### WHAT YOU ARE ASKED TO DO
Repeat only the lines from the line containing "const strapRoomDepth = 2" through the line containing "obj.matrix_world = world", both included, exactly as they stand.

### DATA SHOWN
┄┄┄┄┄┄

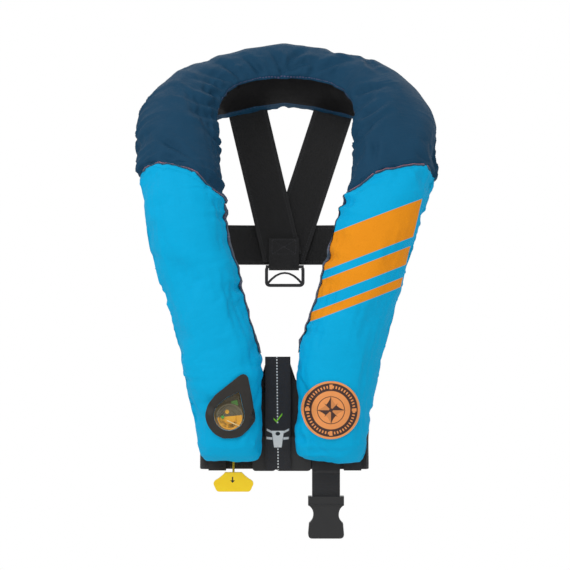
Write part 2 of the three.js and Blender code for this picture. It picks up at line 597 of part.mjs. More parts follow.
// Round the side, from the front to the lap joint on the back belt.
const sideRun = (side, frontEnd) => [
  vector(frontEnd, beltY, beltZ),
  vector(side * 40, beltY, beltZ),
  vector(side * 89, beltY, beltZ),
  vector(side * 92, beltY + 2, beltZ),
  vector(side * 93.5, beltY + 8, beltZ + 0.5),
  vector(side * 94, beltY + 22, beltZ + 6),
  vector(side * 95, beltY + 48, beltZ + 34),
  vector(side * 98, beltY + 84, beltZ + 92),
  vector(side * 100, beltY + 126, beltZ + 158),
  vector(side * 100, beltY + 158, beltZ + 202),
  vector(side * 97, beltY + 182, beltZ + 228),
  vector(side * 91, backBeltY - 20, backBeltZ - 5),
  vector(side * (backBeltHalf + 4), backBeltY - 12, backBeltZ - 1.5),
  backBeltAt(side * backBeltHalf).add(vector(side * 1.5, webbing + gap, 0)),
  backBeltAt(side * (backBeltHalf - lap / 2)).add(vector(side * 1, webbing + gap + 0.15, 0)),
  backBeltAt(side * (backBeltHalf - lap)).add(vector(side * 0.6, webbing + gap, 0)),
];
const socketEnd = buckleX + socketLength;
const plugEnd = buckleX - gap - plugLength;
const rightBeltEnd = keeperX.right + keeperWidth / 2 - 1;
add("right_waist_belt", ribbon(sideRun(-1, rightBeltEnd).filter((p) => p.x <= rightBeltEnd || p.y > 0),
  lapZ, beltWidth, webbing), materials.webbing);
add("left_waist_belt", ribbon(sideRun(1, socketEnd - beltGrip + gap), lapZ, beltWidth, webbing), materials.webbing);
const tailEnd = rightBeltEnd - 0.2;
add("right_belt_tail", ribbon([vector(plugEnd + beltGrip - gap, tailY, beltZ), vector(tailEnd, tailY, beltZ)],
  lapZ, beltWidth, webbing), materials.webbing);

// A sleeve round the belt: an upright ring drawn in Y and Z.
function sleeve(y0, y1, z0, z1, wall, x0, x1) {
  const ringOf = (grow, Kind) => roundedRect(y1 - y0 + 2 * grow, z1 - z0 + 2 * grow, 0.4, (y0 + y1) / 2, (z0 + z1) / 2, Kind);
  const outline = ringOf(wall, THREE.Shape);
  outline.holes.push(ringOf(0, THREE.Path));
  return rail(outline, x0, x1, 2);
}
const keeper = (x) => sleeve(beltY - webbing / 2 - gap, tailY + webbing / 2 + gap,
  beltZ - beltWidth / 2 - gap, beltZ + beltWidth / 2 + gap, keeperWall, x - keeperWidth / 2, x + keeperWidth / 2);
add("right_belt_keeper", keeper(keeperX.right), materials.webbing);
add("left_belt_keeper", keeper(keeperX.left), materials.webbing);
add("front_panel", box(panel.width, panel.thick, panel.top - panel.bottom,
  panel.x, backPlane + panel.thick / 2, (panel.top + panel.bottom) / 2), materials.lining);

// ---- front buckle ----------------------------------------------------------------------------
const buckleY = backPlane + buckleDepth / 2;
const tongueY = buckleY;
const buckleBlock = (x0, x1) => plate(roundedRect(x1 - x0, buckleHeight, 4, (x0 + x1) / 2, beltZ),
  buckleY - buckleDepth / 2, buckleY + buckleDepth / 2);
const beltSlot = (x0, x1, y) => box(x1 - x0, webbing + 2 * gap, beltWidth + 2 * gap, (x0 + x1) / 2, y, beltZ);
const tongueRoom = box(tongue.length + 1.5, tongue.depth + 2 * gap, tongue.height + 2 * gap,
  buckleX + (tongue.length + 1.5) / 2 - 0.5, tongueY, beltZ);
add("buckle_socket", cut(buckleBlock(buckleX, socketEnd), tongueRoom,
  beltSlot(socketEnd - beltGrip, socketEnd + 1, beltY)), materials.blackPlastic);
const plugBlock = join(buckleBlock(plugEnd, buckleX - gap),
  box(tongue.length + 3, tongue.depth, tongue.height, buckleX - gap + (tongue.length - 3) / 2, tongueY, beltZ));
add("buckle_plug", cut(plugBlock, beltSlot(plugEnd - 1, plugEnd + beltGrip, tailY)), materials.blackPlastic);
add("buckle_flap", plate(roundedRect(flap.width, flap.top - flap.bottom, 3, flap.x, (flap.top + flap.bottom) / 2),
  backPlane - gap - flap.depth, backPlane - gap), materials.webbing);

// ---- yoke, ring loop and ring ----------------------------------------------------------------
// Stacked from the wearer outwards: loop, right strap, left strap, loop again, back belt.
const loopBackY = backBeltY - webbing - gap;
const leftStrapY = loopBackY - webbing - gap;
const rightStrapY = leftStrapY - webbing - 2 * gap;
const loopFrontY = rightStrapY - webbing - gap;
const ringY = (leftStrapY + rightStrapY) / 2;
const strapFoot = ring.z + ring.bar / 2 + 9;
const collarBody = horseshoeSolid(-2 * gap, 8, lastStation - 8, 36);
const yokeStrap = (top, footX, footY) => {
  const a = vector(...top);
  const b = vector(footX, footY, strapFoot);
  const bend = a.clone().lerp(b, 0.55).setY(footY);
  return cut(ribbon([a, bend, b], vector(1, 0, 0), yokeWidth, webbing), collarBody);
};
add("right_yoke_strap", yokeStrap(yokeTop.right, yokeFootX.right, rightStrapY), materials.webbing);
add("left_yoke_strap", yokeStrap(yokeTop.left, yokeFootX.left, leftStrapY), materials.webbing);

// A U of webbing drawn in Y and Z, folded under the ring's top bar.
const loopShape = new THREE.Shape();
const loopOut = (loopBackY - loopFrontY + webbing) / 2;
const loopIn = loopOut - webbing;
const loopTop = ring.z + ringLoop.height;
loopShape.moveTo(ringY - loopOut, loopTop);
loopShape.lineTo(ringY - loopOut, ring.z);
loopShape.absarc(ringY, ring.z, loopOut, Math.PI, 2 * Math.PI, false);
loopShape.lineTo(ringY + loopOut, loopTop);
loopShape.lineTo(ringY + loopIn, loopTop);
loopShape.lineTo(ringY + loopIn, ring.z);
loopShape.absarc(ringY, ring.z, loopIn, 2 * Math.PI, Math.PI, true);
loopShape.lineTo(ringY - loopIn, loopTop);
add("ring_loop", rail(loopShape, ringLoop.x - ringLoop.width / 2, ringLoop.x + ringLoop.width / 2, 8), materials.webbing);

const ringTop = ring.z + ring.bar / 2;
const ringMiddle = ringTop - ring.height / 2;
const ringOutline = roundedRect(ring.width, ring.height, 6, ring.x, ringMiddle);
ringOutline.holes.push(roundedRect(ring.width - 2 * ring.bar, ring.height - 2 * ring.bar, 3, ring.x, ringMiddle, THREE.Path));
const archOuter = new THREE.Shape();
const archHalf = ring.width / 2 - 1;
const archFoot = ringTop - ring.height + 4;
const archRise = 15;
archOuter.moveTo(ring.x - archHalf, archFoot);
archOuter.quadraticCurveTo(ring.x, archFoot + 2 * archRise, ring.x + archHalf, archFoot);
archOuter.lineTo(ring.x + archHalf - 4, archFoot);
archOuter.quadraticCurveTo(ring.x, archFoot + 2 * archRise - 5, ring.x - archHalf + 4, archFoot);
const ringPlate = (shape, thick) => plate(shape, ringY - thick / 2, ringY + thick / 2, 8);
const ringSides = cut(ringPlate(ringOutline, ring.bar),
  box(ring.width - 2 * ring.bar, ring.bar + 2, ring.bar + 2, ring.x, ringY, ring.z));
const ringBar = new THREE.CylinderGeometry(ring.bar / 2, ring.bar / 2, ring.width - 2, 16)
  .rotateZ(Math.PI / 2).translate(ring.x, ringY, ring.z);
add("back_ring", join(ringSides, ringBar, ringPlate(archOuter, ring.bar - 1)), materials.ringSteel);

// ---- crotch strap ----------------------------------------------------------------------------
const crotchX0 = crotch.x - crotch.width / 2;
const crotchX1 = crotch.x + crotch.width / 2;
const beltFoot = beltZ - beltWidth / 2;
const crotchLoop = sleeve(beltY - webbing / 2 - gap, beltY + webbing / 2 + gap,
  beltFoot - gap, beltZ + beltWidth / 2 + gap, crotch.ply, crotchX0, crotchX1);
add("crotch_loop", join(crotchLoop, box(crotch.width, 2 * crotch.ply, beltFoot - gap - crotch.top,
  crotch.x, beltY, (beltFoot - gap + crotch.top) / 2)), materials.webbing);

// The hanging strap: two plies side by side, opened at the foot round the socket's bar.
const barZ = crotchSocket.top - crotchSocket.barDrop;
const barRoom = crotch.bar / 2 + gap;
const strapShape = new THREE.Shape();
const strapHinge = crotch.top - gap - crotch.ply; // the strap swings about its rounded top
strapShape.moveTo(beltY - crotch.ply, strapHinge);
strapShape.lineTo(beltY - crotch.ply, barZ + 10);
strapShape.lineTo(beltY - barRoom - crotch.ply, barZ + 1);
strapShape.absarc(beltY, barZ, barRoom + crotch.ply, Math.PI, 2 * Math.PI, false);
strapShape.lineTo(beltY + barRoom + crotch.ply, barZ + 1);
strapShape.lineTo(beltY + crotch.ply, barZ + 10);
strapShape.lineTo(beltY + crotch.ply, strapHinge);
strapShape.absarc(beltY, strapHinge, crotch.ply, 0, Math.PI, false);
const barHole = new THREE.Path();
barHole.moveTo(beltY - barRoom, barZ + 1);
barHole.lineTo(beltY, barZ + 6);
barHole.lineTo(beltY + barRoom, barZ + 1);
barHole.absarc(beltY, barZ, barRoom, 2 * Math.PI, Math.PI, true);
strapShape.holes.push(barHole);
add("crotch_strap", rail(strapShape, crotchX0, crotchX1, 6), materials.webbing);

// Socket of the crotch buckle, waisted, with its mouth at the foot.
const socket = { ...crotchSocket, foot: crotchSocket.top - crotchSocket.length };
const socketShape = new THREE.Shape();
const socketHalf = socket.width / 2;
const waistHalf = socket.waist / 2;
socketShape.moveTo(crotch.x - socketHalf, socket.top);
socketShape.lineTo(crotch.x - socketHalf, socket.top - 10);
socketShape.quadraticCurveTo(crotch.x - waistHalf, socket.top - 13, crotch.x - waistHalf, socket.top - 21);
socketShape.quadraticCurveTo(crotch.x - waistHalf, socket.top - 27, crotch.x - socketHalf + 1, socket.top - 31);
socketShape.lineTo(crotch.x - socketHalf, socket.foot + 5);
socketShape.quadraticCurveTo(crotch.x - socketHalf, socket.foot, crotch.x - socketHalf + 5, socket.foot);
socketShape.lineTo(crotch.x + socketHalf - 5, socket.foot);
socketShape.quadraticCurveTo(crotch.x + socketHalf, socket.foot, crotch.x + socketHalf, socket.foot + 5);
socketShape.lineTo(crotch.x + socketHalf - 1, socket.top - 31);
socketShape.quadraticCurveTo(crotch.x + waistHalf, socket.top - 27, crotch.x + waistHalf, socket.top - 21);
socketShape.quadraticCurveTo(crotch.x + waistHalf, socket.top - 13, crotch.x + socketHalf, socket.top - 10);
socketShape.lineTo(crotch.x + socketHalf, socket.top);
const socketY0 = beltY - socket.depth / 2;
const socketY1 = beltY + socket.depth / 2;
const socketWall = 2.2;
const strapRoomDepth = 2 * (barRoom + crotch.ply) + 2;
const strapRoom = box(crotch.width + 2 * gap, socketY1 + 1 - (beltY - strapRoomDepth / 2), 14,
  crotch.x, (socketY1 + 1 + beltY - strapRoomDepth / 2) / 2, socket.top - 6);
const mouthChannel = box(socket.waist - 8, socket.depth - 2 * socketWall, socket.length - 17,
  crotch.x, beltY, socket.foot + (socket.length - 17) / 2 - 1);
const mouthFlare = box(socket.width - 8, socket.depth - 2 * socketWall, 12, crotch.x, beltY, socket.foot + 5);
const socketBar = new THREE.CylinderGeometry(crotch.bar / 2, crotch.bar / 2, crotch.width + 4, 14)
  .rotateZ(Math.PI / 2).translate(crotch.x, beltY, barZ);
add("crotch_socket", join(cut(plate(socketShape, socketY0, socketY1), strapRoom, mouthChannel, mouthFlare), socketBar),
  materials.blackPlastic);

export default jacket;
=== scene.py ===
import math

import bpy
import numpy as np
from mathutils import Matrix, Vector, noise
from mathutils.bvhtree import BVHTree


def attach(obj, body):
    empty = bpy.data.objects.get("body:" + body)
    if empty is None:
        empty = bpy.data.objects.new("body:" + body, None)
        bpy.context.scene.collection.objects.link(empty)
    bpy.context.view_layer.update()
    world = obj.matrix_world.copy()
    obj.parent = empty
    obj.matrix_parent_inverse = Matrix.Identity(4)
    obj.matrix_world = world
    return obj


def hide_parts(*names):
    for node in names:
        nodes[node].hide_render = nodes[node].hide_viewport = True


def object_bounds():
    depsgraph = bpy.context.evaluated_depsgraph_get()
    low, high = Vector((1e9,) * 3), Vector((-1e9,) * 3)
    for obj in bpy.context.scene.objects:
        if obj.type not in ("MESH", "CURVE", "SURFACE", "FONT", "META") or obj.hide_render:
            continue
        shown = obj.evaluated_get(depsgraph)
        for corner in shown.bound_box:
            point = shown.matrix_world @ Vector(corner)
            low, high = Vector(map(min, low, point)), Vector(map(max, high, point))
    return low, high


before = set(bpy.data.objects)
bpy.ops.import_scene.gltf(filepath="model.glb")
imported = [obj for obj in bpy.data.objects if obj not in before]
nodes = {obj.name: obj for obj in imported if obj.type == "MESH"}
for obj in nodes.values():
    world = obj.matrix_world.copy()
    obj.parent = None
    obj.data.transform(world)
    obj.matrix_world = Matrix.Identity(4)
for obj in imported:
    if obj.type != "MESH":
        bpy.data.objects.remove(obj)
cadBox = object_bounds()
mm = 0.001
hair = 0.00002  # points closer than this are one point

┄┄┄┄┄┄

### RESULT
const strapRoomDepth = 2 * (barRoom + crotch.ply) + 2;
const strapRoom = box(crotch.width + 2 * gap, socketY1 + 1 - (beltY - strapRoomDepth / 2), 14,
  crotch.x, (socketY1 + 1 + beltY - strapRoomDepth / 2) / 2, socket.top - 6);
const mouthChannel = box(socket.waist - 8, socket.depth - 2 * socketWall, socket.length - 17,
  crotch.x, beltY, socket.foot + (socket.length - 17) / 2 - 1);
const mouthFlare = box(socket.width - 8, socket.depth - 2 * socketWall, 12, crotch.x, beltY, socket.foot + 5);
const socketBar = new THREE.CylinderGeometry(crotch.bar / 2, crotch.bar / 2, crotch.width + 4, 14)
  .rotateZ(Math.PI / 2).translate(crotch.x, beltY, barZ);
add("crotch_socket", join(cut(plate(socketShape, socketY0, socketY1), strapRoom, mouthChannel, mouthFlare), socketBar),
  materials.blackPlastic);

export default jacket;
=== scene.py ===
import math

import bpy
import numpy as np
from mathutils import Matrix, Vector, noise
from mathutils.bvhtree import BVHTree


def attach(obj, body):
    empty = bpy.data.objects.get("body:" + body)
    if empty is None:
        empty = bpy.data.objects.new("body:" + body, None)
        bpy.context.scene.collection.objects.link(empty)
    bpy.context.view_layer.update()
    world = obj.matrix_world.copy()
    obj.parent = empty
    obj.matrix_parent_inverse = Matrix.Identity(4)
    obj.matrix_world = world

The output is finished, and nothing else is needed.